Costco Leads the Charge in Adapting to Rising Food Prices
As food prices continue their steady climb, Costco is emerging as a frontrunner in responding effectively to the changing needs of consumers and shoppers worldwide. With inflation pushing grocery costs higher, customers are increasingly seeking value without sacrificing quality—a demand that Costco’s Kirkland brand has successfully met. Kirkland has grown to become one of the largest consumer goods labels in the United States, outpacing even giants like Coca-Cola and Nike in revenue. Its success lies in offering trusted products at competitive prices, helping shoppers manage their budgets amid economic pressure.

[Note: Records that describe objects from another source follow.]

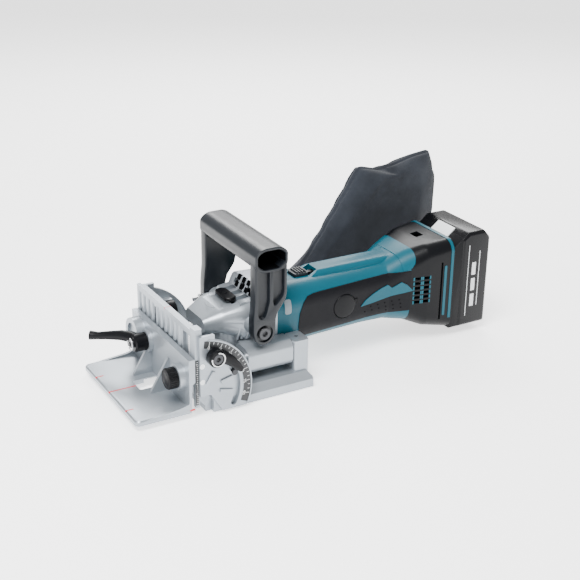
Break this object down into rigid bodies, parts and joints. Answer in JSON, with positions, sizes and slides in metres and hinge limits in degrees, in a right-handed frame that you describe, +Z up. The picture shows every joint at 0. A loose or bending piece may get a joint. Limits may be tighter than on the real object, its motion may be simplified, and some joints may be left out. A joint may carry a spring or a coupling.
{
  "type": "biscuit joiner",
  "caption": "Cordless biscuit joiner: sliding base with tilting guide and rising fence, front D-grip, motor housing, rear battery and cloth dust bag.",
  "frame": {"origin": "where the blade spindle's axis meets the plane of the base's underside, at rest", "axes": "+X towards the battery, along the motor; +Y towards the dust bag; +Z up; the fence points to -X"},
  "size_m": [0.432, 0.1835, 0.1682],
  "materials": {
    "cast_grey": "satin cast",
    "teal_plastic": "satin",
    "black_plastic": "satin",
    "grip_plastic": "semi gloss",
    "black_rubber": "matt",
    "bag_cloth": "woven",
    "steel": "bright",
    "dark_steel": "blackened",
    "copper": "enamelled copper",
    "carbon": "matt",
    "magnet": "matt",
    "white_plastic": "satin",
    "scale_black": "satin",
    "cell_sleeve": "satin"
  },
  "bodies": {
    "base": {"base_housing": "cast_grey", "cover_hinge_pins": "steel", "slide_rods": "steel", "return_springs": "steel", "guide_studs": "dark_steel", "guide_lock_screw": "dark_steel", "dust_nozzle": "black_plastic", "bag_collar": "black_plastic", "dust_bag": "bag_cloth"},
    "bottom_cover": {"bottom_cover": "steel", "cover_screws": "steel"},
    "guide_lock_lever": {"guide_lock_lever": "black_plastic"},
    "depth_drum": {"depth_drum": "black_plastic"},
    "guide": {"guide_plate": "cast_grey", "guide_rack": "steel", "quadrant_left": "cast_grey", "quadrant_right": "cast_grey", "scale_strips": "scale_black", "quadrant_screws": "steel"},
    "fence": {"fence_body": "cast_grey", "fence_clamp_screw": "dark_steel", "fence_clamp_nut": "steel"},
    "fence_knob": {"fence_knob": "black_plastic", "knob_pinion": "steel"},
    "fence_clamp_lever": {"fence_clamp_lever": "black_plastic"},
    "motor_unit": {"gear_housing": "cast_grey", "ball_bearings": "steel", "stop_screw": "steel", "front_grip": "grip_plastic", "grip_bolts": "dark_steel", "shaft_lock_spring": "steel", "motor_housing_left": "teal_plastic", "motor_housing_right": "teal_plastic", "rubber_grips": "black_rubber", "housing_screws": "steel", "rear_flange": "black_plastic", "switch_box": "black_plastic", "terminal_block": "black_plastic", "brush_caps": "black_plastic", "carbon_brushes": "carbon", "motor_yoke": "dark_steel", "field_magnets": "magnet"},
    "switch": {"switch_slider": "grip_plastic", "switch_rod": "black_plastic"},
    "shaft_lock": {"shaft_lock_button": "black_plastic"},
    "armature": {"armature_shaft": "steel", "armature_core": "dark_steel", "armature_windings": "copper", "commutator": "copper", "cooling_fan": "black_plastic", "bevel_pinion": "dark_steel"},
    "spindle": {"spindle": "steel", "bevel_gear": "dark_steel", "inner_flange": "steel", "saw_blade": "steel", "lock_nut": "dark_steel"},
    "battery": {"battery_case": "black_plastic", "battery_cover": "black_plastic", "battery_cells": "cell_sleeve"},
    "battery_button": {"battery_button": "white_plastic"}
  },
  "joints": [
    {"name": "plunge", "type": "slide", "parent": "base", "child": "motor_unit", "axis": [-1, 0, 0], "range_m": [0, 0.026], "stiffness_N_per_m": 400, "springref_m": -0.02, "deforming": ["return_springs"]},
    {"name": "armature_spin", "type": "hinge", "parent": "motor_unit", "child": "armature", "pos_m": [0.034, 0, 0.06], "axis": [1, 0, 0], "continuous": true},
    {"name": "spindle_spin", "type": "hinge", "parent": "motor_unit", "child": "spindle", "pos_m": [0, 0, 0.03], "axis": [0, 0, 1], "continuous": true},
    {"name": "switch_slide", "type": "slide", "parent": "motor_unit", "child": "switch", "axis": [1, 0, 0], "range_m": [0, 0.008]},
    {"name": "shaft_lock_press", "type": "slide", "parent": "motor_unit", "child": "shaft_lock", "axis": [0, 0, -1], "range_m": [0, 0.004], "stiffness_N_per_m": 500, "springref_m": -0.002},
    {"name": "battery_slide", "type": "slide", "parent": "motor_unit", "child": "battery", "axis": [0, 0, 1], "range_m": [0, 0.11]},
    {"name": "battery_release", "type": "slide", "parent": "battery", "child": "battery_button", "axis": [0.6176, 0, -0.7865], "range_m": [0, 0.003], "stiffness_N_per_m": 600, "springref_m": -0.002},
    {"name": "guide_tilt", "type": "hinge", "parent": "base", "child": "guide", "pos_m": [-0.058, 0, 0.025], "axis": [0, -1, 0], "range_deg": [0, 45]},
    {"name": "guide_lock_turn", "type": "hinge", "parent": "base", "child": "guide_lock_lever", "pos_m": [-0.04343, -0.075, 0.06107], "axis": [0, -1, 0], "range_deg": [0, 70]},
    {"name": "depth_drum_turn", "type": "hinge", "parent": "base", "child": "depth_drum", "pos_m": [-0.038, 0.042, 0.06], "axis": [1, 0, 0], "range_deg": [-300, 0]},
    {"name": "cover_swing", "type": "hinge", "parent": "base", "child": "bottom_cover", "pos_m": [0.0565, 0, 0.0027], "axis": [0, -1, 0], "range_deg": [0, 100]},
    {"name": "fence_height", "type": "slide", "parent": "guide", "child": "fence", "axis": [0, 0, 1], "range_m": [0, 0.03]},
    {"name": "fence_knob_turn", "type": "hinge", "parent": "fence", "child": "fence_knob", "pos_m": [-0.076, -0.0486, 0.0367], "axis": [1, 0, 0], "range_deg": [-1, 480]},
    {"name": "fence_clamp_turn", "type": "hinge", "parent": "fence", "child": "fence_clamp_lever", "pos_m": [-0.078, 0.024, 0.0425], "axis": [1, 0, 0], "range_deg": [0, 60]}
  ],
  "couplings": [
    {"joint": "spindle_spin", "follows": "armature_spin", "ratio": 0.25},
    {"joint": "fence_knob_turn", "follows": "fence_height", "rad_per_m": 277.78}
  ]
}
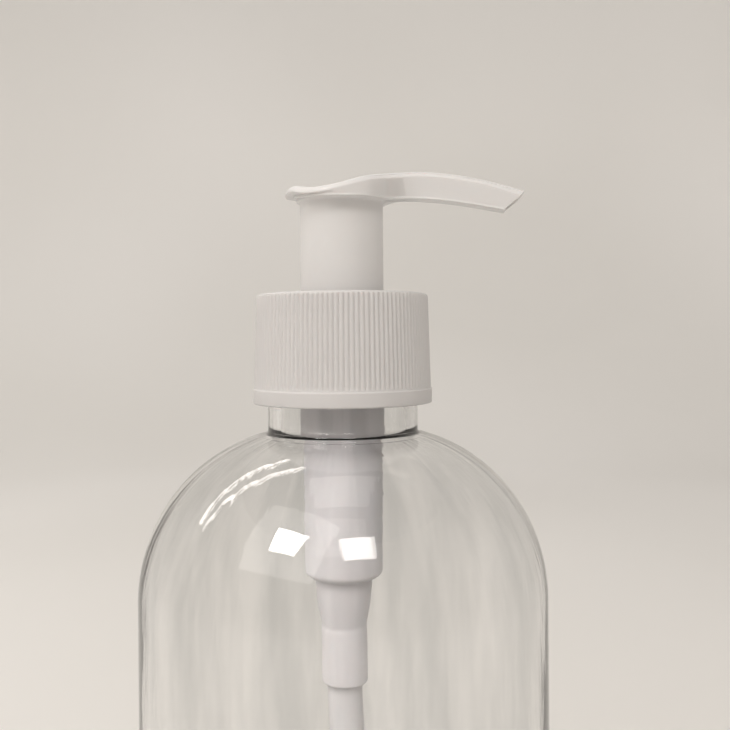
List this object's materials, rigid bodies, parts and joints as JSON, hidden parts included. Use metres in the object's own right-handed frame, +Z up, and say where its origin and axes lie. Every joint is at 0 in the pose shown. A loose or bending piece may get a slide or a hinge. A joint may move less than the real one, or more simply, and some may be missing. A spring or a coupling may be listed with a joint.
{
  "type": "soap pump dispenser",
  "caption": "Refillable soap dispenser: clear round-shouldered plastic bottle with a white screw-on lotion pump, ribbed closure, round post, arched spout and dip tube.",
  "frame": {"origin": "centre of the bottle's base, on the plane of its standing ring", "axes": "+Z up along the bottle's axis, +X the way the spout points at rest, +Y to the left of the spout seen from behind"},
  "size_m": [0.075, 0.075, 0.1869],
  "materials": {
    "clear_pet": "clear, glossy, thin blown wall",
    "white_pp": "white moulded plastic, soft satin gloss",
    "milky_pp": "milky natural plastic, satin",
    "milky_pe": "translucent soft plastic",
    "seal_foam": "soft foamed seal",
    "spring_steel": "bright drawn wire",
    "ball_steel": "polished"
  },
  "bodies": {
    "bottle": {"bottle": "clear_pet"},
    "pump": {"housing": "milky_pp", "gasket": "seal_foam", "chaplet": "white_pp", "return_spring": "spring_steel", "dip_tube": "milky_pe"},
    "closure": {"closure": "white_pp"},
    "rod": {"piston_rod": "milky_pp"},
    "head": {"actuator": "white_pp", "stem": "milky_pp"},
    "piston": {"piston": "milky_pe"},
    "ball": {"inlet_ball": "ball_steel"}
  },
  "joints": [
    {"name": "pump_rise", "type": "slide", "parent": "bottle", "child": "pump", "axis": [0, 0, 1], "range_m": [0, 0.00635]},
    {"name": "closure_turn", "type": "hinge", "parent": "pump", "child": "closure", "pos_m": [0, 0, 0.1548], "axis": [0, 0, 1], "range_deg": [0, 540]},
    {"name": "pump_stroke", "type": "slide", "parent": "pump", "child": "rod", "axis": [0, 0, 1], "range_m": [-0.014, 0], "stiffness_N_per_m": 600, "springref_m": 0.012, "deforming": ["return_spring"]},
    {"name": "head_turn", "type": "hinge", "parent": "rod", "child": "head", "pos_m": [0, 0, 0.172], "axis": [0, 0, 1], "range_deg": [0, 90]},
    {"name": "piston_slip", "type": "slide", "parent": "rod", "child": "piston", "axis": [0, 0, 1], "range_m": [0, 0.0015]},
    {"name": "inlet_ball_lift", "type": "slide", "parent": "pump", "child": "ball", "axis": [0, 0, 1], "range_m": [0, 0.0015]}
  ],
  "couplings": [
    {"joint": "closure_turn", "follows": "pump_rise", "rad_per_m": 1484.3}
  ]
}
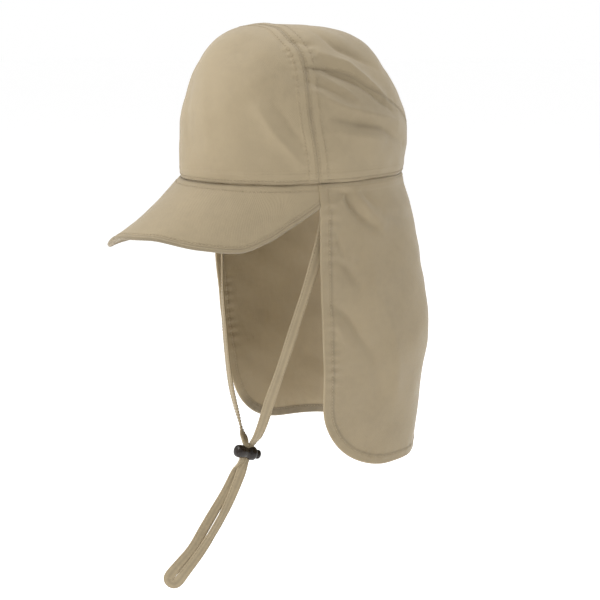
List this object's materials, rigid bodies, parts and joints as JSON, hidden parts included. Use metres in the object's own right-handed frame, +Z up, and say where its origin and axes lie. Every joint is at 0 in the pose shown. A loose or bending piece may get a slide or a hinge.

Other major retailers are following suit. Target, known for its strong portfolio of owned brands such as Good & Gather, recently announced plans to introduce around 600 new products to this line, focusing on affordable options that maintain quality. This move is part of Target’s broader strategy to expand its owned brands, aiming to add 2,000 new items soon, with 90% priced under $20. Similarly, Walmart is enhancing its Bettergoods private label, promising customers improved quality and value.
However, while these retailers make strides to meet consumer demand, Aldi remains a noteworthy player in the value retail space. Renowned for its cost-efficient model and low prices, Aldi is an appealing alternative for shoppers. The limitation, however, lies in its relatively smaller store footprint. An expanded presence could position Aldi as a stronger competitor, particularly for price-sensitive consumers grappling with inflationary pressures.
Costco’s proactive approach underscores the importance of understanding evolving shopper behaviours and adapting product offerings accordingly. In a market where rising prices continue to challenge consumers, retailers that prioritise value, quality, and accessibility are set to gain a competitive edge.